Seventeen metals with impossible names. Until a hundred years ago they were unknown, today they are the key to the most advanced technologies. They are called rare earths and have become decisive in geopolitical balances as in conflicts. China controls de facto almost all of the world production, and interrupting the supply would bring the military, aerospace and electronics industry of the Western countries, including Japan, to its knees in few days. The question, therefore, is not only commercial, but central for the rise of China to a planetary superpower. Few people are aware of the enormous importance that rare earth elements have on their daily lives. Today, it is almost impossible that any component with a certain technological content does not have among its constituents a percentage of rare earths whose use extends almost indefinitely in major industries.


When in 1787, in a quarry in the village of Ytterby on Resarö, one of the many islands of the Stockholm archipelago, the Swedish chemist and artillery lieutenant Carl Axel Arrhenius discovered a black mineral never seen before, he thought that he was facing a rare substance, to which he gave the name of ytterbite in homage to the place of discovery.

It was not until 1907 that lutetium, the seventeenth and last element of that strange mixture was discovered, precisely more than a hundred years later, a long time dictated by the difficulty of separating individually the elements from the oxides because of their very similar chemical properties rather than their alleged rarity.

Rare earths are not rare in terms of average crust abundance, but rather for the low concentration of their deposits, normally less than 5% by weight, which makes extraction costs so high that they are not economically justified, unless the labor costs are extremely low or are supported by state subsidies.

The use of rare earths extends almost indefinitely in major industries such as aerospace and defense, nuclear power, high temperature superconductors, very broadband fiber optic cables, computers and mobile phones, steel and ceramics.

However, the pervasiveness of the use of rare earth is exemplified by the modern car, one of its major consumers: the dozens of electric motors in a typical car as well as the speakers of its audio system, use neodymium-iron-boron permanent magnets; the electrical sensors employ yttrium stabilized zirconia to measure and control the oxygen content of the fuel; the three-way catalytic converter uses cerium oxides to reduce nitrogen oxides in gaseous nitrogen and to oxidize carbon monoxide and other unburnt hydrocarbons into carbon dioxide and water in the waste products; the phosphors of the optical screens contain yttrium, europium and terbium oxides; the windshield, mirrors, lenses and other glass components are polished using cerium oxides; the rechargeable batteries of hybrid cars are made of nickel-lanthanum metal hydride; and even the gasoline or fuel that feeds the vehicle are refined using cracking catalysts containing lanthanum and cerium.

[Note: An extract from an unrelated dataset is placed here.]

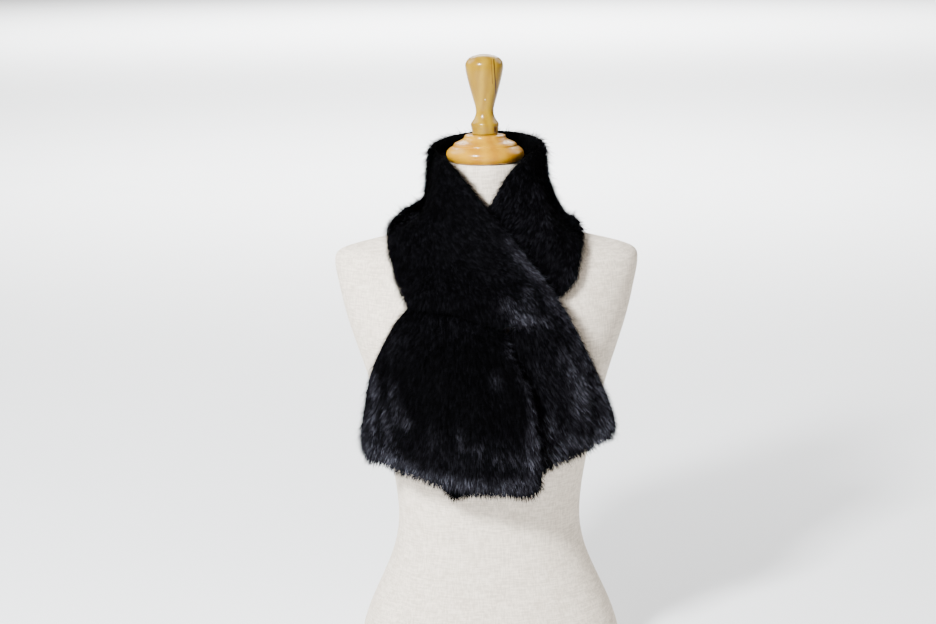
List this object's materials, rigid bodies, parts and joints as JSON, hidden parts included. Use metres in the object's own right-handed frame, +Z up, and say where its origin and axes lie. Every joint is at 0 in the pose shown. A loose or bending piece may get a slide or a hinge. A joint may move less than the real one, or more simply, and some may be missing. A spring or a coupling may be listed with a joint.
{
  "type": "fur scarf on a dress form",
  "caption": "Black fur pull-through scarf, crossed on the chest and drawn through its slot, on a limbless linen dress form with a turned wooden neck cap.",
  "frame": {"origin": "The middle of the dress form's flat bottom, on the axis of its neck.", "axes": "+Z is up. -Y is the front, where the scarf crosses. +X is to the right as seen from the front."},
  "size_m": [0.3906, 0.2842, 0.801],
  "materials": {
    "linen": "matt woven linen",
    "amber_wood": "clear lacquer",
    "olive_wood": "clear lacquer",
    "black_fur": "glossy fur pile"
  },
  "bodies": {
    "root": {"form_torso": "linen", "neck_cap": "amber_wood", "neck_knob": "olive_wood", "scarf_neck": "black_fur", "scarf_over": "black_fur", "scarf_over_end": "black_fur", "scarf_under": "black_fur", "scarf_under_end": "black_fur"}
  },
  "joints": []
}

In 1979, the Chinese government under the leadership of Deng Xiaoping made a commitment to adopt policies that promoted foreign trade and economic investments, and a few years later, precisely in 1985, China began the production of large-scale rare. In the late 1990s, China was supplying over 90% of the world’s rare earth supply.

The undisputed superiority of China in extracting and processing rare earths has led to the closure of many rare-earth quarries in Western countries.

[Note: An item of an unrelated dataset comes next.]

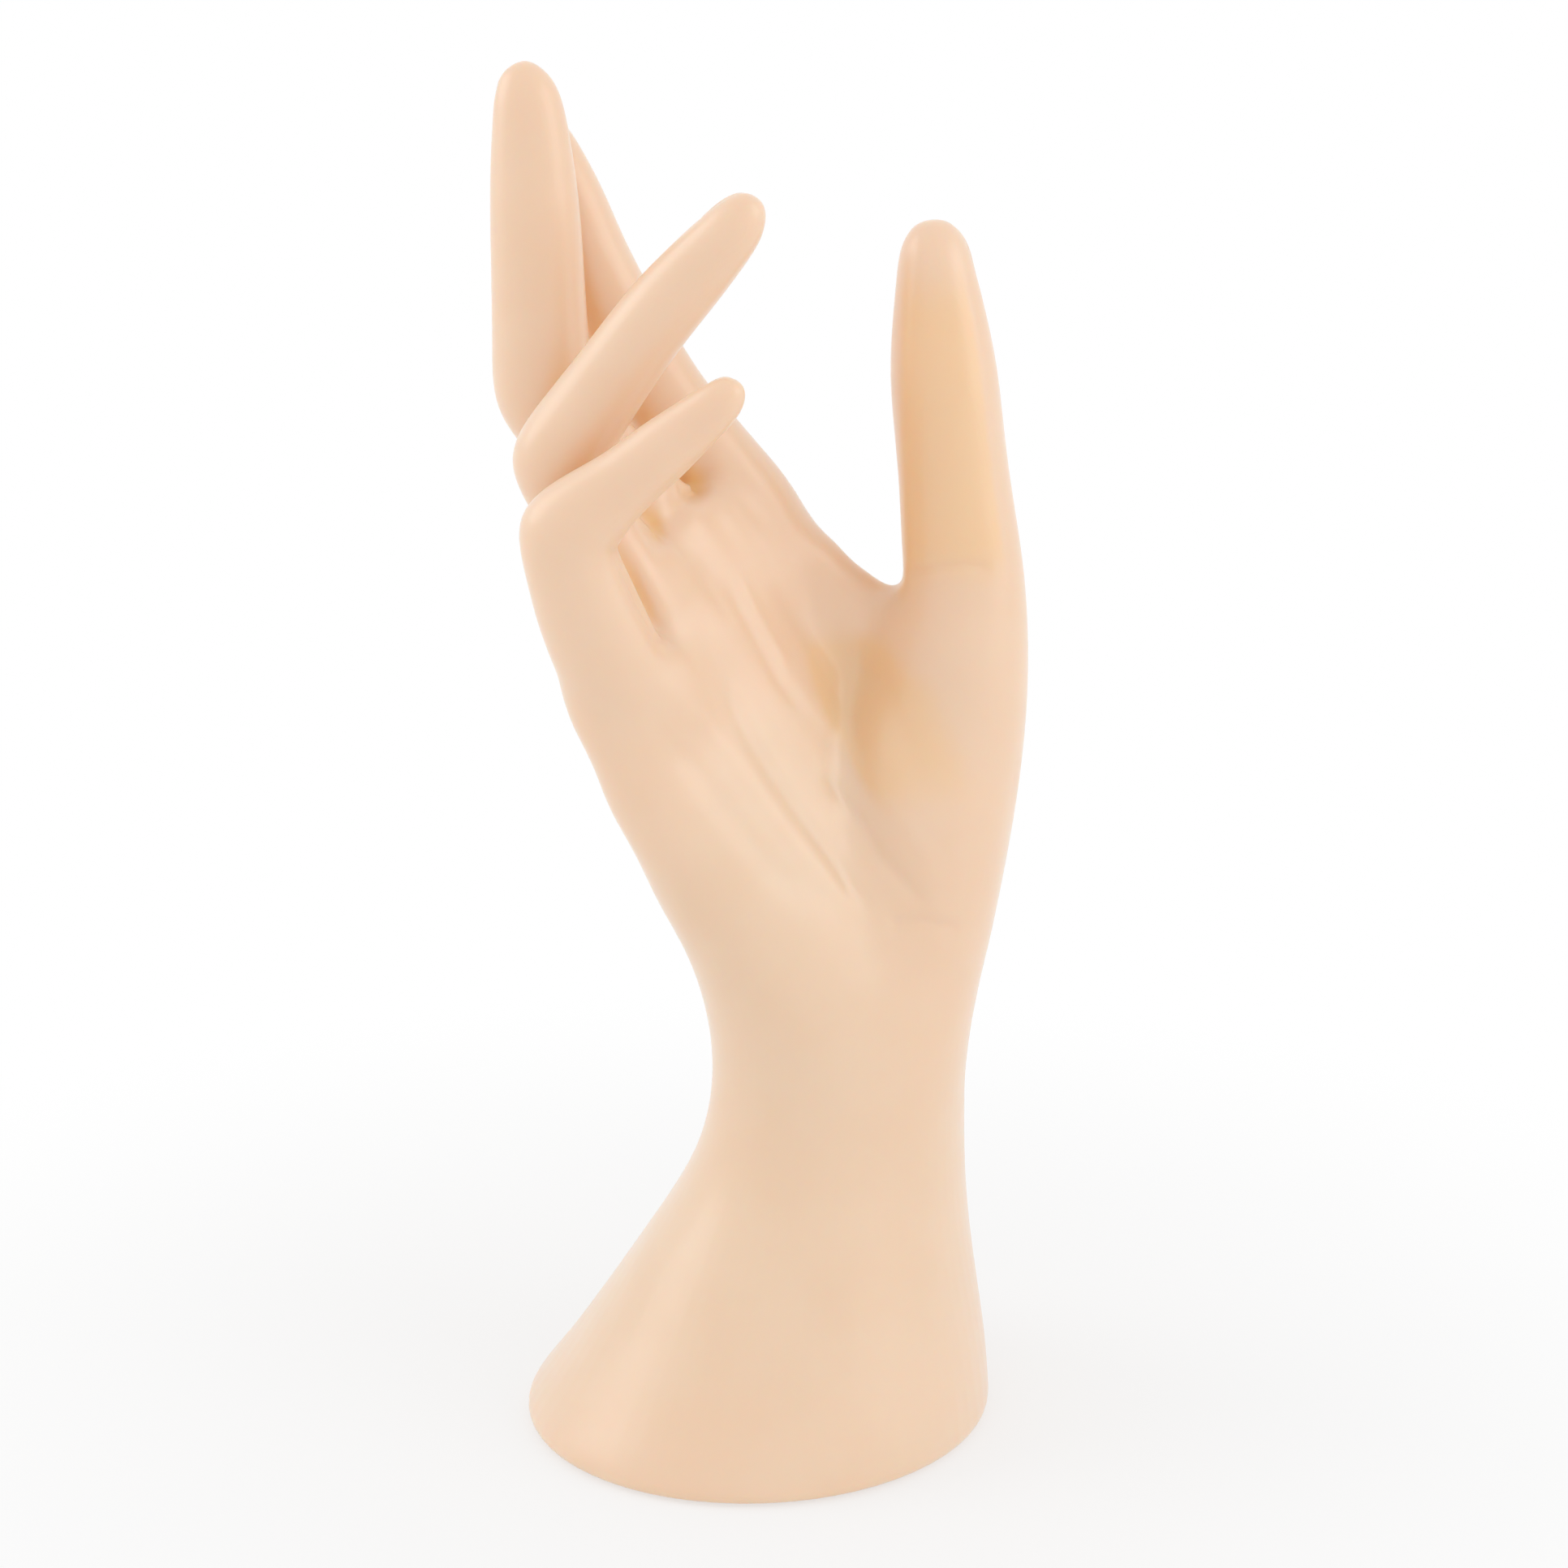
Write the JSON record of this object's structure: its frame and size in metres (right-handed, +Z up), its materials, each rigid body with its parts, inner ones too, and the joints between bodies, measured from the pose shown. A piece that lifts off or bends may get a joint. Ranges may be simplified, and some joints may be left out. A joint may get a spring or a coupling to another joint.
{
  "type": "display hand",
  "caption": "Life-size right display hand with raised fingers and a flared wrist that stands on a closed, weighted foot.",
  "frame": {"origin": "middle of the foot pad's underside, where the hand stands", "axes": "+Z up along the wrist and fingers, +X to the thumb's side, -Y to the little finger's side, which faces the viewer"},
  "size_m": [0.0979, 0.09, 0.2552],
  "materials": {
    "skin": "satin flesh-coloured soft plastic, moulded in one piece",
    "plate": "matt flesh-coloured hard plastic",
    "ballast": "rough cast, lightly oiled",
    "screws": "zinc plated",
    "pad": "matt closed-cell foam rubber"
  },
  "bodies": {
    "root": {"hand_shell": "skin", "base_plate": "plate", "ballast_weight": "ballast", "ballast_screws": "screws", "foot_pad": "pad"}
  },
  "joints": []
}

In 2010, China announced to reduce to 40% the shares of rare earths destined for exports, which raised great concerns among nations heavily dependent on specialized technologies, such as Japan, the United States and the member countries of the European Union.

In the three years prior to the announcement of the ban, the Chinese production of rare earth had reached the peak of 97% of world production.

The prices of rare earths went through the roof. The dispute soon became a case to be solved in the headquarters of the World Trade Organization which managed, after five years of vicissitudes, to impose on China the removal of the reduction of rare earth exports.

The world reserves of rare earths are estimated at 120 million tons and, although in different concentrations, deposits are found all over the world, particularly in China (37%), Brazil (18%) and Russia (15%).

With its large natural reserves, it is presumed that China will continue to dominate both the supply and the global demand for rare earths.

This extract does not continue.